*Data section*.
## BEGIN
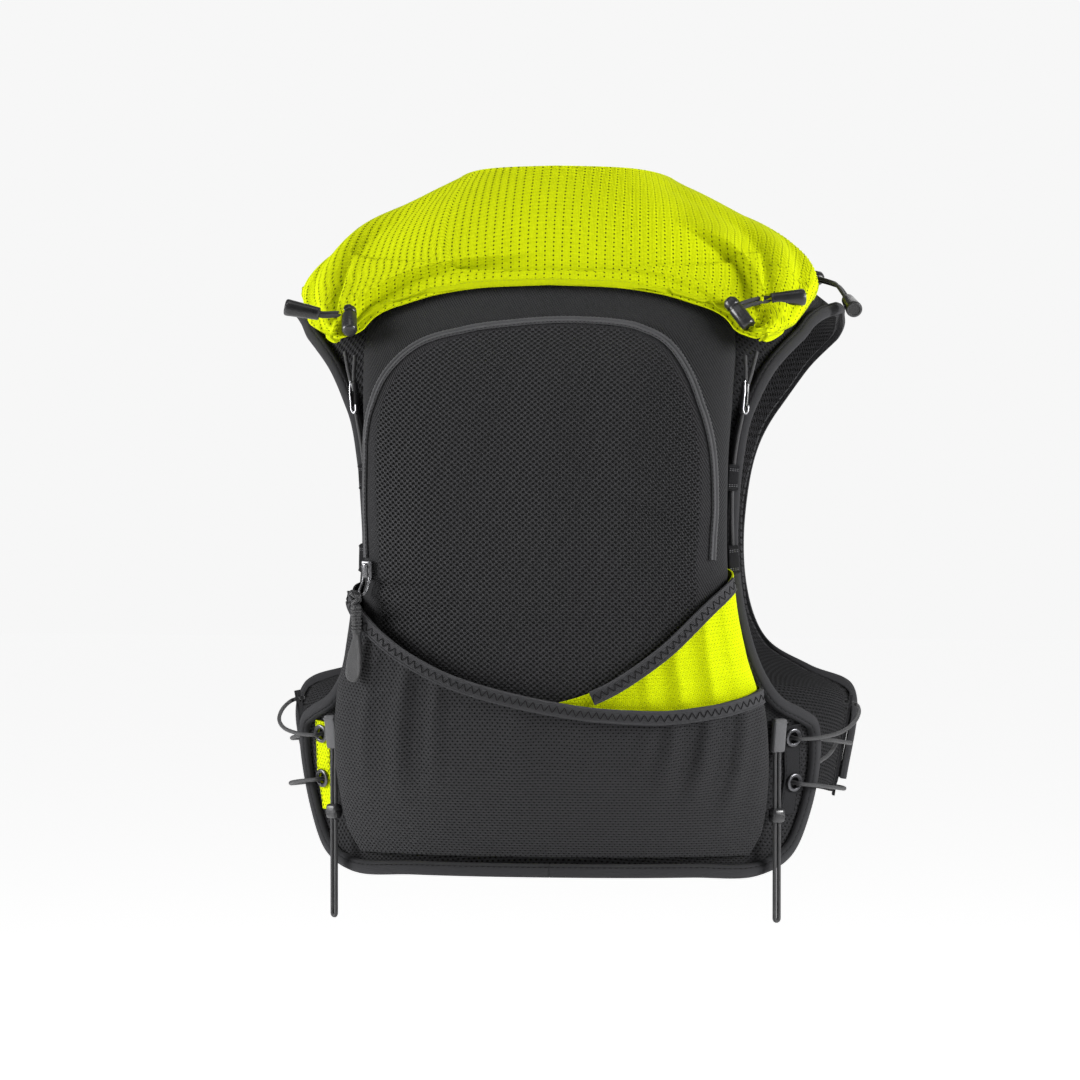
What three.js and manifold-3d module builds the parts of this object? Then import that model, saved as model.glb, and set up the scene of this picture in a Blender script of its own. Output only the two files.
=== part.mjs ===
// A running hydration vest in the shape that it has on a wearer: a padded harness with a zipped pack, crossed stretch
// pockets, a lime yoke over the shoulders, side lacing, elastic cords and two chest straps.
// Millimetres, +Z up. The wearer's back is at -Y and the right hand at +X. The origin is midway between the shoulders,
// at the height where the straps sit. Cloth is laid out on a smooth torso form that is not part of the vest.
import * as THREE from "three";
import { mergeVertices } from "three/addons/utils/BufferGeometryUtils.js";
import Module from "manifold-3d";

const wasm = await Module();
wasm.setup();

// Driving sizes

const backDrop = 385; // shoulder seat down to the back's bottom hem
const collarRise = 28; // shoulder seat up to the collar's top edge
const shoulderHalf = 161; // centre to the outer edge of the harness at the shoulder
const frontDrop = 345; // shoulder seat down to the hem of the front panels
const formHalf = 186; // the torso form's half width at the chest
const formBack = 121; // the form's depth behind the shoulder seat
const formFront = 112; // the form's depth in front of the shoulder seat
const formRoundness = 2.4; // 2 is an ellipse, more is flatter across the back

const gap = 0.5; // free space between pieces that lie on each other
const harnessWall = 3; // padded spacer mesh
const clothWall = 1; // stretch mesh of the pockets and the yoke
const packWall = 1.6; // the pack's outer panel
const packDepth = 42; // how far the filled pack stands off the harness
const packHalf = 104; // the pack's half width at mid height
const packTuck = 4.5; // how far the pack's and the pockets' seams lie inside their widest line
const packTop = 39; // drop of the pack's upper seam, under the yoke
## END
*Description of the task*.
Reproduce every line of the material above exactly.

*Exercise solution*.
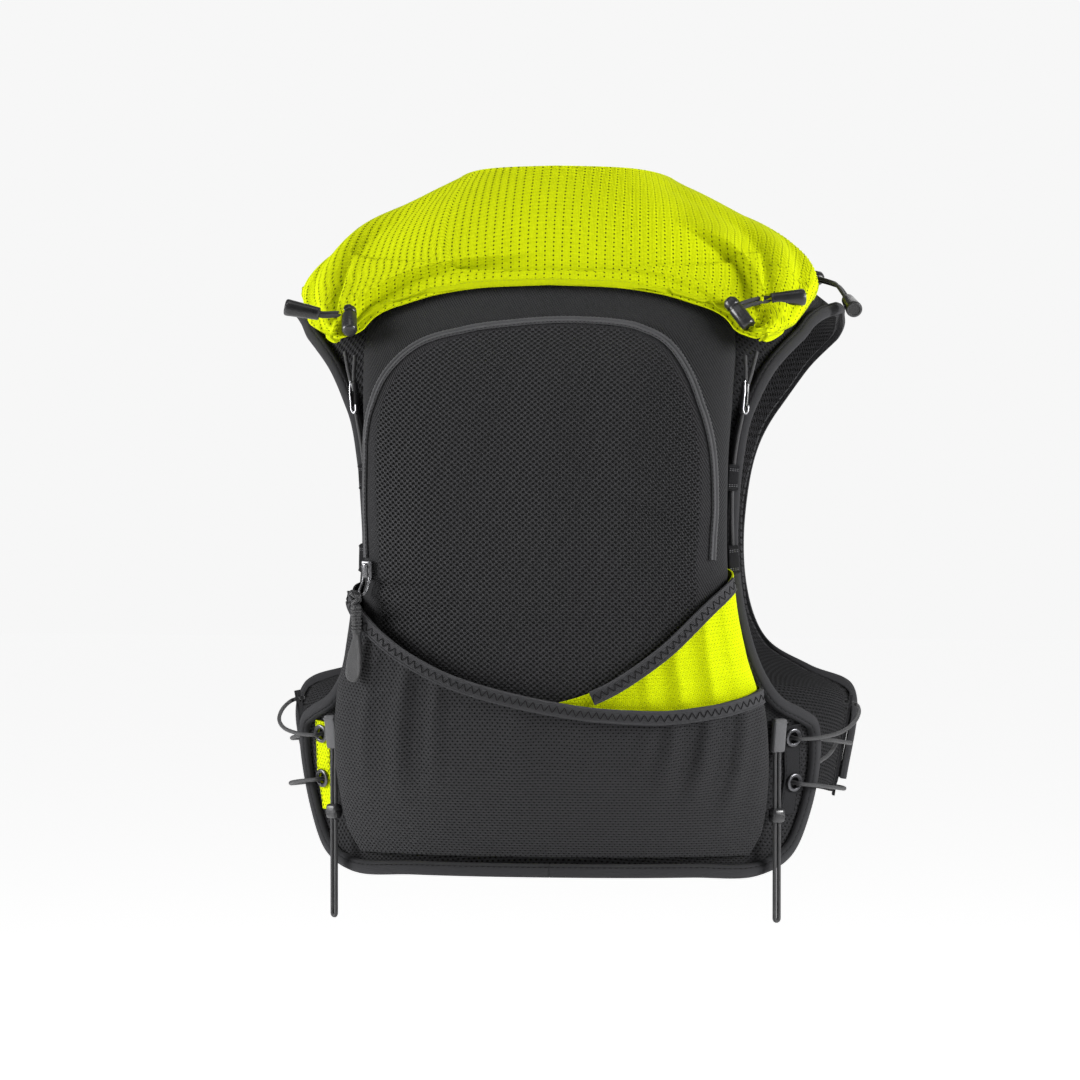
What three.js and manifold-3d module builds the parts of this object? Then import that model, saved as model.glb, and set up the scene of this picture in a Blender script of its own. Output only the two files.
=== part.mjs ===
// A running hydration vest in the shape that it has on a wearer: a padded harness with a zipped pack, crossed stretch
// pockets, a lime yoke over the shoulders, side lacing, elastic cords and two chest straps.
// Millimetres, +Z up. The wearer's back is at -Y and the right hand at +X. The origin is midway between the shoulders,
// at the height where the straps sit. Cloth is laid out on a smooth torso form that is not part of the vest.
import * as THREE from "three";
import { mergeVertices } from "three/addons/utils/BufferGeometryUtils.js";
import Module from "manifold-3d";

const wasm = await Module();
wasm.setup();

// Driving sizes

const backDrop = 385; // shoulder seat down to the back's bottom hem
const collarRise = 28; // shoulder seat up to the collar's top edge
const shoulderHalf = 161; // centre to the outer edge of the harness at the shoulder
const frontDrop = 345; // shoulder seat down to the hem of the front panels
const formHalf = 186; // the torso form's half width at the chest
const formBack = 121; // the form's depth behind the shoulder seat
const formFront = 112; // the form's depth in front of the shoulder seat
const formRoundness = 2.4; // 2 is an ellipse, more is flatter across the back

const gap = 0.5; // free space between pieces that lie on each other
const harnessWall = 3; // padded spacer mesh
const clothWall = 1; // stretch mesh of the pockets and the yoke
const packWall = 1.6; // the pack's outer panel
const packDepth = 42; // how far the filled pack stands off the harness
const packHalf = 104; // the pack's half width at mid height
const packTuck = 4.5; // how far the pack's and the pockets' seams lie inside their widest line
const packTop = 39; // drop of the pack's upper seam, under the yoke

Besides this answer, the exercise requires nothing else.